Our call remains anchored on changes in the slope of the data we track. Especially given what’s becoming a royal political mess in Washington, D.C., we think that actions of Obama and Bernanke to burn the USD and talk down growth will translate to EUR strength. As the chart below suggests, what’s good for the EUR/USD is also good for the DAX.
Surprisingly, Berlusconi decided to support PM Letta’s coalition government in a confidence vote yesterday, despite strong threats leading into the vote that his party would pull its support and split the fragile coalition. It’s now unclear how/if Berlusconi will have any influence on his PdL party while servicing a one-year sentence for tax fraud.

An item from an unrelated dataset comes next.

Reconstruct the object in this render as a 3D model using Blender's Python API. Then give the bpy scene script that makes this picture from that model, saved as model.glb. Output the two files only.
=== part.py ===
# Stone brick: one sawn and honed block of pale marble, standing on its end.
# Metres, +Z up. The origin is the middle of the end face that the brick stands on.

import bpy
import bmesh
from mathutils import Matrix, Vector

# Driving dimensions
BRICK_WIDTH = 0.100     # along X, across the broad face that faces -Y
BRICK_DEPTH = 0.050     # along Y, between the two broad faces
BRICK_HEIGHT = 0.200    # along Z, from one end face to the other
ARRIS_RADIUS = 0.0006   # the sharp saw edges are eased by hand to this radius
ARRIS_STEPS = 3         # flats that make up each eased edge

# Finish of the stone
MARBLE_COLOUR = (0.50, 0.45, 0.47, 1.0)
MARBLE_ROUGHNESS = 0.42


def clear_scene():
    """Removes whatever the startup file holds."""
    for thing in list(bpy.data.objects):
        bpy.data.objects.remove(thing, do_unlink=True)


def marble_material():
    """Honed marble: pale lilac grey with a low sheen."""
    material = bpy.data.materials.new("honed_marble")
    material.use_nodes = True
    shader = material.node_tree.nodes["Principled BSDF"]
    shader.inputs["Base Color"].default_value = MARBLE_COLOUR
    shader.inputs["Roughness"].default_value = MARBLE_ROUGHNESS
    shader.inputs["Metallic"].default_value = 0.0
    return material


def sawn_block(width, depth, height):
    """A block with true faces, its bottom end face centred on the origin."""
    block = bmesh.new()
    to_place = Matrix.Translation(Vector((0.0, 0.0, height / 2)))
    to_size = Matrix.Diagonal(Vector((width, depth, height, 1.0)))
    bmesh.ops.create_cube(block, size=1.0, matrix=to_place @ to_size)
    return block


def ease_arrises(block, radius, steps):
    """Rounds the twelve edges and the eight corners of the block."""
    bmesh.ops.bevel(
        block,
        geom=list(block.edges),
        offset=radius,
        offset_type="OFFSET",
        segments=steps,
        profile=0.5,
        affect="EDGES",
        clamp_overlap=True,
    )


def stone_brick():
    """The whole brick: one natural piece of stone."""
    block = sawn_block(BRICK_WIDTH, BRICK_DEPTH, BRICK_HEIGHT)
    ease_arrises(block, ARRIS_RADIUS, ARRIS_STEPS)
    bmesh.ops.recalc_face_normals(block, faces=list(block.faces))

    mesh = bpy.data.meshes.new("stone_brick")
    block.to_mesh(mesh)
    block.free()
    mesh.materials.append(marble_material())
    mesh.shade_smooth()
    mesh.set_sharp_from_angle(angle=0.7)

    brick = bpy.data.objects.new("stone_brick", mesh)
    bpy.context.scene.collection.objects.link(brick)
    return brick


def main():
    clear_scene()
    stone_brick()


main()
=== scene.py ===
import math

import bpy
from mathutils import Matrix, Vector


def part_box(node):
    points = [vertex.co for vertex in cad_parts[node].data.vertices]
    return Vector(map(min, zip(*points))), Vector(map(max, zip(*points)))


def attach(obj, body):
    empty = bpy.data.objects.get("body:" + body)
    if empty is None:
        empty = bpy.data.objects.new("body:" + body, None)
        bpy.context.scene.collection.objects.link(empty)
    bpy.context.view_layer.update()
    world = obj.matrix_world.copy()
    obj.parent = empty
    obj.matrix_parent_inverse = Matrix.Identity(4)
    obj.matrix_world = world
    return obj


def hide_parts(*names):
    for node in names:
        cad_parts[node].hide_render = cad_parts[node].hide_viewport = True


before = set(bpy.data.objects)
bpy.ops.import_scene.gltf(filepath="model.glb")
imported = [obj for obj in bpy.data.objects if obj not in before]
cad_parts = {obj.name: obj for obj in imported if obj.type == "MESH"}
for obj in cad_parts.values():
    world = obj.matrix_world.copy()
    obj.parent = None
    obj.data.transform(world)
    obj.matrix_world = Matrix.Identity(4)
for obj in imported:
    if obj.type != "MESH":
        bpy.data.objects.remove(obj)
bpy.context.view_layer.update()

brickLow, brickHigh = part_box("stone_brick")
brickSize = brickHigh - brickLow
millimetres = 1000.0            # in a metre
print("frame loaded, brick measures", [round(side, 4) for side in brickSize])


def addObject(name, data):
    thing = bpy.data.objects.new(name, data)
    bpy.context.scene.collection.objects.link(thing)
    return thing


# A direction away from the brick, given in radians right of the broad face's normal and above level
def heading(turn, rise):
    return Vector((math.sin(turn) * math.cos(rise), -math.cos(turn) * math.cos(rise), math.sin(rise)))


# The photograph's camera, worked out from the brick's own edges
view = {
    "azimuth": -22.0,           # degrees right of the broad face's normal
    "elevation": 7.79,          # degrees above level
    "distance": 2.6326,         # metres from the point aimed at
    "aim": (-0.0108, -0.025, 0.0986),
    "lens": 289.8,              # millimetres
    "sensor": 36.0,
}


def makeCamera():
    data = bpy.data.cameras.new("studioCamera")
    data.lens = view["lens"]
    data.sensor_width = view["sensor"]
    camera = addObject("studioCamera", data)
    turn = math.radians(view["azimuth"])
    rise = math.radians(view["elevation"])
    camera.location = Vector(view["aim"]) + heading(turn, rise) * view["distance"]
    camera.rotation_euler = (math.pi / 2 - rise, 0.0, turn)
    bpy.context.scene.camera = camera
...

What’s clear is that while this decision will give the market a breather, we think there’s plenty of room for Italy to underperform on its fiscal consolidation targets and growth outlook over the next three months. The country’s budgetary issues should press into year-end – its decision to postpone/scrap a plan to increase the VAT and property taxes equates to ~ €3B in savings that the government must come up with in order to hit its deficit reduction target of 3% for this year. Further, Letta, needs to gain approval for the 2014 budget, which may prove challenging given continued pushback on austerity. On growth, the government last week revised down its 2013 GDP estimate to 1.3% from 1.7%. Given the coalition’s conflicts on budget reform and inability to issue the “tough” structural reforms, we think there’s more downside risk to the economy over at least the next three months.